BASN: Do you find yourself harping back on some of the things she either said or did while you were there?

FH: Definitely. There are times when I’m training and I feel I can’t go on and I find myself thinking that I’m back to being a freshman at UT. I remember doing those suicide drills and thinking this woman’s crazy (Laughs). But it gave you that confidence and ability to know the power in your body and spirit. Just when you think you can’t do it, there’s probably a little bit more inside of you.

BASN: After your days at Texas, you also played during the inaugural season of the WNBA. And you played on the league’s first championship team. Talk to us about that.

FH: There had been about 14 different attempts at professional women’s basketball in the U.S. by 1997. It was very special to be a part of that kind of history and to be able be on the first championship team made it doubly special. Going into those arenas and seeing all those faces of the little girls and parents that made it all possible was very cool.

BASN: The WNBA has been around for over a decade now. However, it’s still somewhat ridiculed and ignored by mainstream media. Why do you think that attitude still exists?

FH: It’s pure and simple sexism. Society, older white males in general, still can’t get with the notion of women doing anything in their domain. Especially when it involves sports because it’s such a physical and powerful domain. In general, they will accept it in certain sports like tennis. The majority of these men who think that way have been so socialized to see us as sexual objects that they can’t get past it.

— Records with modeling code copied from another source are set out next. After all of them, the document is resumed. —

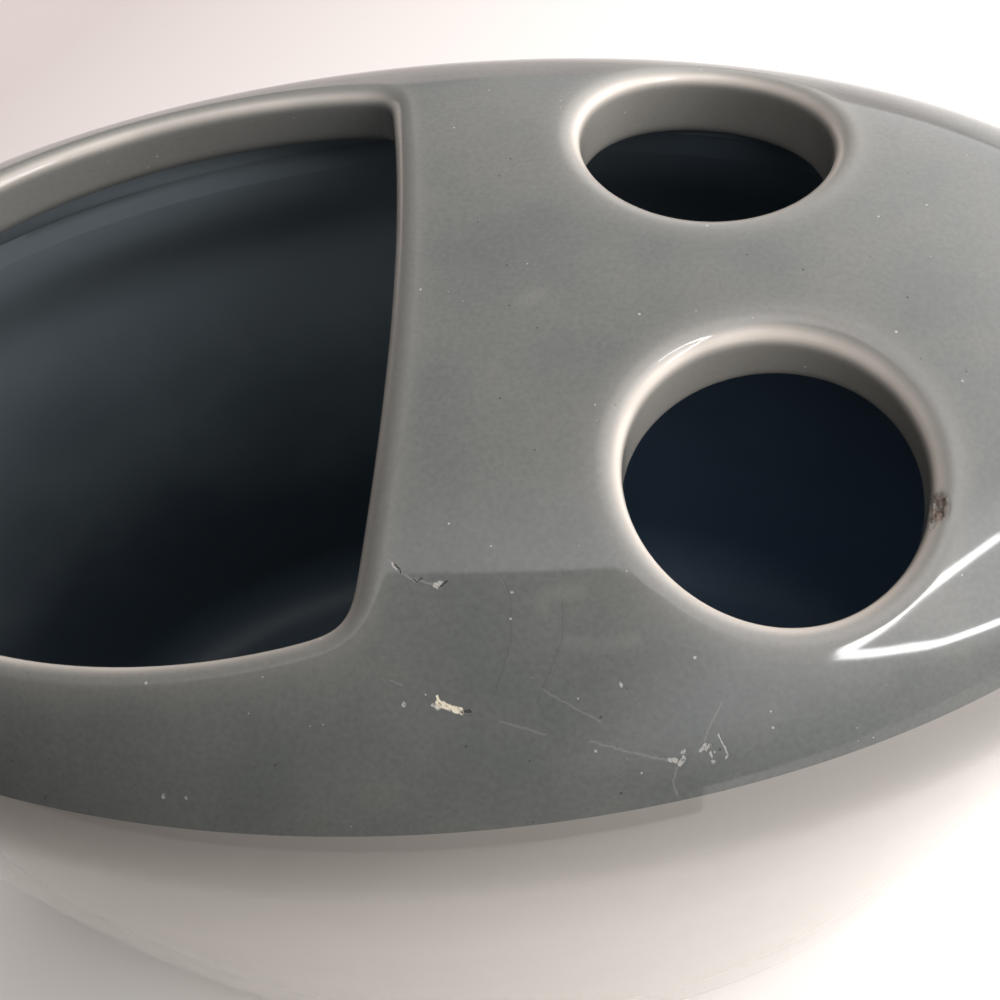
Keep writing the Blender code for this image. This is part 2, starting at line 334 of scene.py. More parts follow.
# A dark flag that stands on the floor in front, out of the picture: x, y and height
flag = {"x": (-420.0, 80.0), "y": -235.0, "height": 110.0}


def towards(turn, rise):
    # unit direction from the holder
    turn, rise = math.radians(turn), math.radians(rise)
    return Vector((math.sin(turn) * math.cos(rise), math.cos(turn) * math.cos(rise), math.sin(rise)))


def addLamp():
    # A flat lamp that faces down. Its power is what gives its face that radiance.
    data = bpy.data.lights.new("boardLamp", "AREA")
    data.shape = "RECTANGLE"
    data.size, data.size_y = (side * mm for side in boardLamp["size"])
    data.color = linear(boardLamp["colour"])[:3]
    data.energy = boardLamp["radiance"] * math.pi * data.size * data.size_y
    made = addObject("boardLamp", data)
    made.location = Vector(boardLamp["place"]) * mm
    made.visible_camera = made.visible_glossy = False


def glowing(name, radiance):
    material, tree = newMaterial(name)
    glow = add(tree, "Emission", inputs={"Strength": radiance})
    add(tree, "OutputMaterial", inputs={"Surface": glow})
    return material


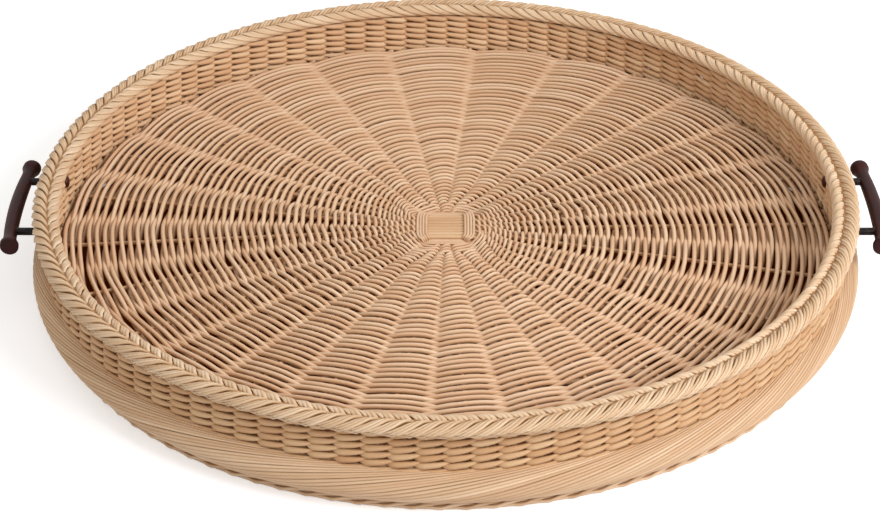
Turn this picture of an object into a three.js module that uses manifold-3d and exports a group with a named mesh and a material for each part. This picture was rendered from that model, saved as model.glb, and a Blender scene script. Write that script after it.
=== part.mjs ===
// Round rattan serving tray.
// A woven floor on a fanned cross of flat sticks, a low woven wall on upright stakes, a plaited rim,
// a rolled foot on a roped ring, and two bowed wooden grips bolted through the wall.
// Millimetres, +Z up. The origin is on the ground under the centre and the grips lie on the X axis.

import * as THREE from 'three';
import { mergeVertices } from 'three/addons/utils/BufferGeometryUtils.js';
import Module from 'manifold-3d';

const wasm = await Module();
wasm.setup();

// Clearance between two pieces that touch
const SEAT = 0.3;

// How far a cutting tool runs past the face that it cuts
const OVERCUT = 1;

// Counts
const STAKES = 104; // uprights of the wall
const UPPER_STICKS = 8; // flat sticks that run left to right in the cross
const LOWER_STICKS = 6; // flat sticks that run front to back below them
const SPOKES = 2 * (UPPER_STICKS + LOWER_STICKS); // stick ends that fan out below the weave

// Foot: a roped ring on the ground with the rolled border on it
const WALE_HEIGHT = 5.7;
const WALE_WIDTH = 5.6;
const WALE_OFFSET = 1.6; // its middle lies this far outside the stakes
const ROLL_HEIGHT = 31;
const ROLL_INNER = 5.45; // from the stakes in to the roll's inner face
const ROLL_TAPER = 3; // how far that face leans out towards the ground
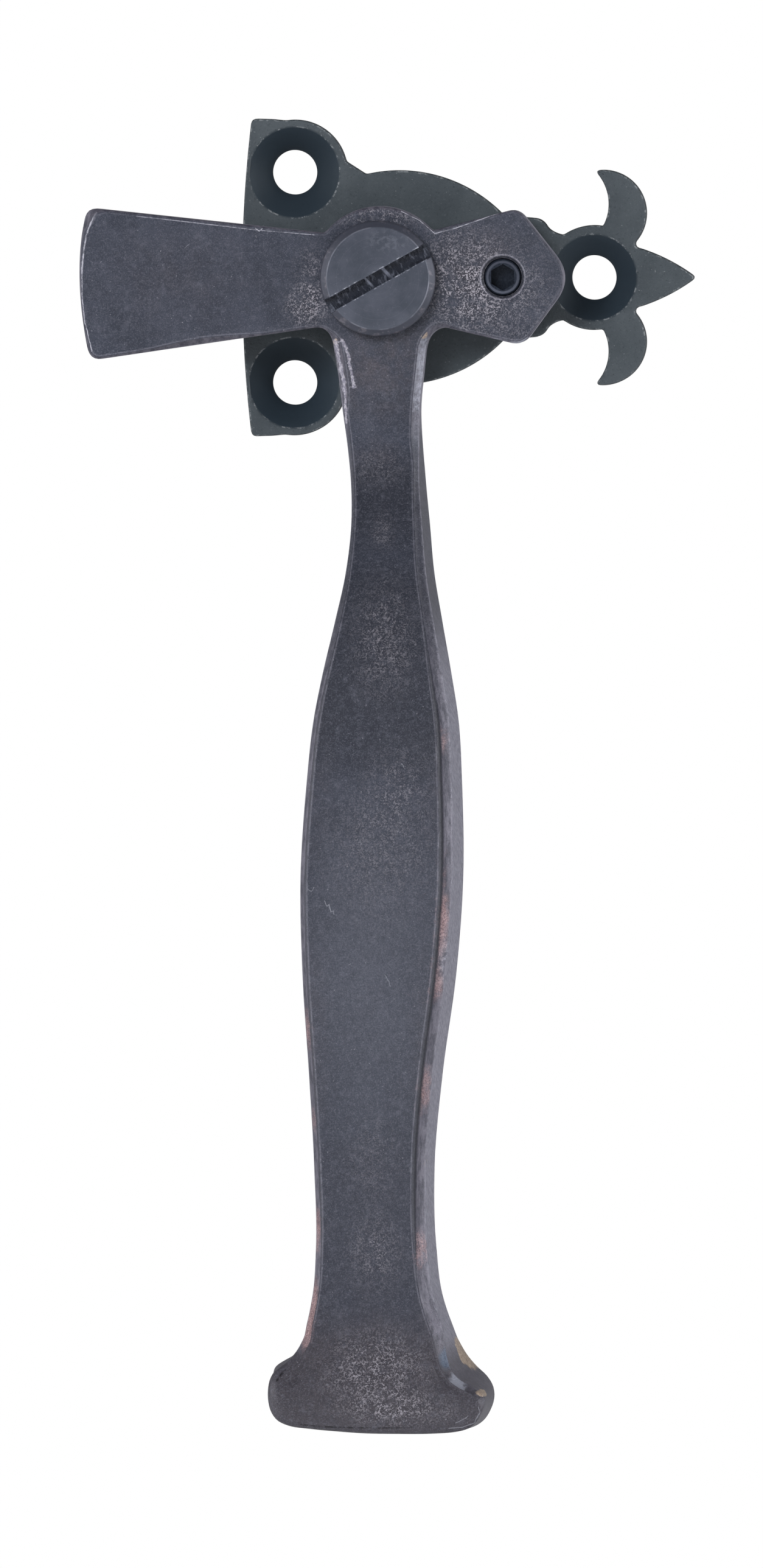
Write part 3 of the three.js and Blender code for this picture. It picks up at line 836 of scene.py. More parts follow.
def build_pivot_screw():
    tip, thread = 3.2, []
    height = tip + 0.2
    while height < BOSS_END - 0.7:
        thread += [(PIVOT_CREST, height), (PIVOT_CREST, height + 0.12)]
        thread += [(PIVOT_CORE, height + 0.5), (PIVOT_CORE, height + 0.6)]
        height += PIVOT_PITCH
    shank = [(SHANK_RADIUS, BOSS_END), (SHANK_RADIUS, HEAD_BACK)]
    profile = [
        (0, tip),
        (PIVOT_CORE, tip),
        *thread,
        (PIVOT_CORE, BOSS_END),
        *rounded([(2.6, BOSS_END), *shank, (6.2, HEAD_BACK)], 0.1)[1:-1],
        (6.22, HEAD_BACK),
        (6.3, HEAD_BACK + 0.08),
        (HEAD_RADIUS, HEAD_BACK + 0.25),
        (HEAD_RADIUS, HEAD_FRONT - 0.62),
        (6.27, HEAD_FRONT - 0.45),
        (6.14, HEAD_FRONT - 0.33),
        (5.68, HEAD_FRONT - 0.12),
        (5.6, HEAD_FRONT - 0.03),
        (5.5, HEAD_FRONT),
        (3.6, HEAD_FRONT),
        (1.8, HEAD_FRONT),
        (0, HEAD_FRONT),
    ]
    points, faces = turned(profile, 128)
    piece = make_object(
        "pivot_screw_turned", points, faces, "plate", "screw_steel", ["pivot_screw"]
    )
    slot = box_points((16, 2 * SLOT_DEPTH, SLOT_WIDTH), SLOT_ANGLE, (0, -HEAD_FRONT, 0))
    cut(piece, *slot)
    soften(piece, 0.07, 60)
    return piece


def build_lock_screw():
    head, segments = LEVER_FRONT - LOCK_SUNK, 60
    tip = LEVER_FRONT - (LOCK_SUNK + LOCK_LENGTH)
    heights = np.arange(tip + 2.3, head - 1.3, LOCK_PITCH / 12)
    rows = [(0, tip, 0), (1.4, tip, 0), (DOG_RADIUS, tip + 0.35, 0), (DOG_RADIUS, tip + 2.0, 0)]
    rows += [(LOCK_CORE, h, 1) for h in heights]
    rows += [(LOCK_CORE, head - 0.9, 0), (2.02, head - 0.26, 0), (1.99, head - 0.14, 0)]
    rows += [(1.82, head - 0.03, 0), (1.7, head, 0)]
    points, rings = [], []
    for radius, height, threaded in rows:
        index = [len(points)] if radius == 0 else list(range(len(points), len(points) + segments))
        for i in range(len(index)):
            turn = i / segments
            phase = (height / LOCK_PITCH - turn) % 1.0
            fade = ease(height, tip + 2.2, tip + 3.0) * (1 - ease(height, head - 2.1, head - 1.3))
            tooth = max(0.0, 1 - abs(phase - 0.5) / 0.4) * threaded * float(fade)
            r = radius + (LOCK_CREST - LOCK_CORE) * min(1.0, 1.15 * tooth)
            angle = 2 * math.pi * turn
            points.append((LOCK_X + r * math.cos(angle), -height, LOCK_Z + r * math.sin(angle)))
        rings.append(index)
    faces = joined(rings, segments) + [rings[-1]]
    piece = make_object(
        "lock_screw_threaded", points, faces, "lock_screw", "set_screw_steel", ["lock_screw"]
    )
    corner = SOCKET_FLATS / math.sqrt(3)
    # One corner of the socket points down.
    hexagon = [
        (LOCK_X + corner * math.sin(k * math.pi / 3), LOCK_Z + corner * math.cos(k * math.pi / 3))
        for k in range(6)
    ]
    walls = [(x, -head + y, z) for y in (-1, SOCKET_DEPTH) for x, z in hexagon]
    shape = [list(range(6)), list(range(11, 5, -1))]
    shape += [[(k + 1) % 6, k, 6 + k, 6 + (k + 1) % 6] for k in range(6)]
    cut(piece, walls, shape)
    soften(piece, 0.05, 50)
    return piece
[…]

BASN: You are involved in so many things, so where do you see yourself in say five years?

FH: This year, I’m looking to host a TV talk show. I have people who are pitching that idea to some network executives about that. I look at it as something on the lines of Suzi Ortman and the “Mad Money” guy. It would definitely have a business edge to it. We’re looking to help people step into their purpose and their passion in life.